**What you are asked to do**
Repeat only the lines running from the beginning of the material through the line that contains "blade's outline and".

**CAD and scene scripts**

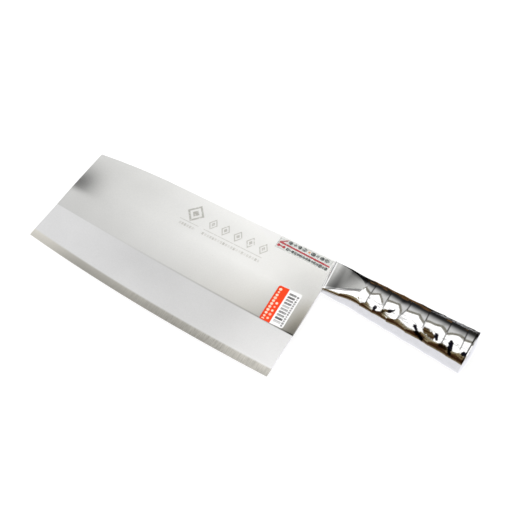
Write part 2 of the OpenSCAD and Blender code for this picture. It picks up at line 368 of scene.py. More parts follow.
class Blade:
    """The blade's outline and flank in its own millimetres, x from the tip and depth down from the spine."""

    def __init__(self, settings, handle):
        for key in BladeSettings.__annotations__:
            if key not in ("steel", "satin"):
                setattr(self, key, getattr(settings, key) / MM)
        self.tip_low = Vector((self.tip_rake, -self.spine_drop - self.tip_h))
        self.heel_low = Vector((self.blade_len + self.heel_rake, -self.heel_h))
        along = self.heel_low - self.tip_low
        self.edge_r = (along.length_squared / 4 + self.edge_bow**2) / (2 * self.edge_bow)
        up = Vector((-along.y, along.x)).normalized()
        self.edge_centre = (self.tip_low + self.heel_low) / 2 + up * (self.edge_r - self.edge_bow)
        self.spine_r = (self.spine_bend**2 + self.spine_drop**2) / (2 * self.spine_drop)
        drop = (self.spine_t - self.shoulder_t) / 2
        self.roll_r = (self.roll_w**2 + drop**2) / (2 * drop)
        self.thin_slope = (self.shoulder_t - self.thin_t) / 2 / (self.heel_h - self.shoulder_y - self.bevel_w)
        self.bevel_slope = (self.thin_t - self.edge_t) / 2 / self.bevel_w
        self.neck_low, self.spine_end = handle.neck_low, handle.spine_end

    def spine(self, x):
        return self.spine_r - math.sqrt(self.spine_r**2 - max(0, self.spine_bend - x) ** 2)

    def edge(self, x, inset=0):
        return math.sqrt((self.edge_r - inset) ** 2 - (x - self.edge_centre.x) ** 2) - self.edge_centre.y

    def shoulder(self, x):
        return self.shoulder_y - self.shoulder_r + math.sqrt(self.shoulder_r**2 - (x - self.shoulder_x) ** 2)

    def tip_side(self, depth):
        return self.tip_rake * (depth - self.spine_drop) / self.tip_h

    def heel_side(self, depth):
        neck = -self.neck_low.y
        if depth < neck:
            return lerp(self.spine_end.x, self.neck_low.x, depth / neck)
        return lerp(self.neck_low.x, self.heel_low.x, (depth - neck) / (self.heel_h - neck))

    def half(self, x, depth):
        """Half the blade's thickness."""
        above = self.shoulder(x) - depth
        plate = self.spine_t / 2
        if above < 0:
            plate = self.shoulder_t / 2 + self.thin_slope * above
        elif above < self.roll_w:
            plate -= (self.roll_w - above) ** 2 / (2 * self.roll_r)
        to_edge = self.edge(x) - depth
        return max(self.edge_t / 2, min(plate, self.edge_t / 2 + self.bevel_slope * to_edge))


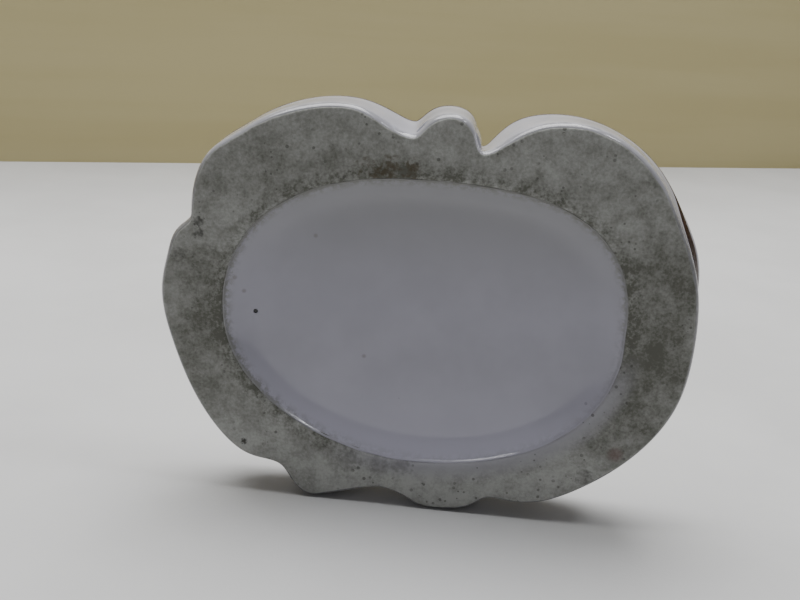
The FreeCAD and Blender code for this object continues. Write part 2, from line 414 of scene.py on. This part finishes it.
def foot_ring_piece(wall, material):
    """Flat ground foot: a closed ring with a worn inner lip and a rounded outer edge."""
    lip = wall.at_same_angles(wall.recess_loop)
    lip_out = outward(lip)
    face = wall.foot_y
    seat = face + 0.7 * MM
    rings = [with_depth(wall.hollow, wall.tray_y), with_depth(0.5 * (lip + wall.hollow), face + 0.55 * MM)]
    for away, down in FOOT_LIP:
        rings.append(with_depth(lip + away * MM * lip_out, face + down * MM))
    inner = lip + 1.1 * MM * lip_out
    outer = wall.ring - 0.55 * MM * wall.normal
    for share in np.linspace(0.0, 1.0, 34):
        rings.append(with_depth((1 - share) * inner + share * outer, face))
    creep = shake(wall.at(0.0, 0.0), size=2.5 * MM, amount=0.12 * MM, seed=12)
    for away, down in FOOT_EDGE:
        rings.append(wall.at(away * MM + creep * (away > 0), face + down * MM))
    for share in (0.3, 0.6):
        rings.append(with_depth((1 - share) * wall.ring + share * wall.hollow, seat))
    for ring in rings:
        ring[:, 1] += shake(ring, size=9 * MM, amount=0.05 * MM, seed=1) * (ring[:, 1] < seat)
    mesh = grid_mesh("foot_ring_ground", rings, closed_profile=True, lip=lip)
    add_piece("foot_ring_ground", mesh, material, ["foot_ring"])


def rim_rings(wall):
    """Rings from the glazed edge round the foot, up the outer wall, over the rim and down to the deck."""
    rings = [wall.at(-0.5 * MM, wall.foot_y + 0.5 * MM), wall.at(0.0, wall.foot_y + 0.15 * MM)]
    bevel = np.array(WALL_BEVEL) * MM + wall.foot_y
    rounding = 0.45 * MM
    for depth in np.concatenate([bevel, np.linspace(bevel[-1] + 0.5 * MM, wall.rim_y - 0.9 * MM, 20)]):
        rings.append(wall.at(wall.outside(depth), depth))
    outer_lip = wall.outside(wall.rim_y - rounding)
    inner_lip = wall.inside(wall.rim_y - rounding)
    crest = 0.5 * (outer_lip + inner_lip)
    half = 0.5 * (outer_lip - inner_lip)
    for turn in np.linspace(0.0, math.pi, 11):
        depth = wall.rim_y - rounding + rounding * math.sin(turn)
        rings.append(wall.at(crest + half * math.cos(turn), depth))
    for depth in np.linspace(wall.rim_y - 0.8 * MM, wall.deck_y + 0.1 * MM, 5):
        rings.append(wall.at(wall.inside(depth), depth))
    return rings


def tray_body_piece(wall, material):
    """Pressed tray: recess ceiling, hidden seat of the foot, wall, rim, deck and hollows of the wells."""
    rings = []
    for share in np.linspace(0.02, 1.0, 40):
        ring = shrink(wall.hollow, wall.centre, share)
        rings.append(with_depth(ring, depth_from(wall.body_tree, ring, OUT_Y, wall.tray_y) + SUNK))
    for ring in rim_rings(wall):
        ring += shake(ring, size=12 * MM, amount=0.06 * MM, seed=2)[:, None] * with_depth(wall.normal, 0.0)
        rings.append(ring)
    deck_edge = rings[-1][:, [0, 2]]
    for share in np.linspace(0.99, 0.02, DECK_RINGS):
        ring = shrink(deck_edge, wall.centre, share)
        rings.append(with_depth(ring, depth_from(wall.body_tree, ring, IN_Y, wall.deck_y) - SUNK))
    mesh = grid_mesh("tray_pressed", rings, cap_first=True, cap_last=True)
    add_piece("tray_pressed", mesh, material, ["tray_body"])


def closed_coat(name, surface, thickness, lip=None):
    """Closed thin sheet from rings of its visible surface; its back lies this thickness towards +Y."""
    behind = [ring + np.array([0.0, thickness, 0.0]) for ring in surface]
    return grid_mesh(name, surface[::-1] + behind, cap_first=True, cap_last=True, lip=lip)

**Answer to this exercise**
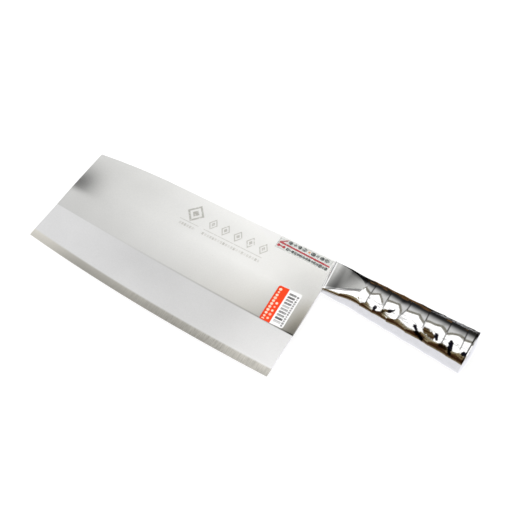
Write part 2 of the OpenSCAD and Blender code for this picture. It picks up at line 368 of scene.py. More parts follow.
class Blade:
    """The blade's outline and flank in its own millimetres, x from the tip and depth down from the spine."""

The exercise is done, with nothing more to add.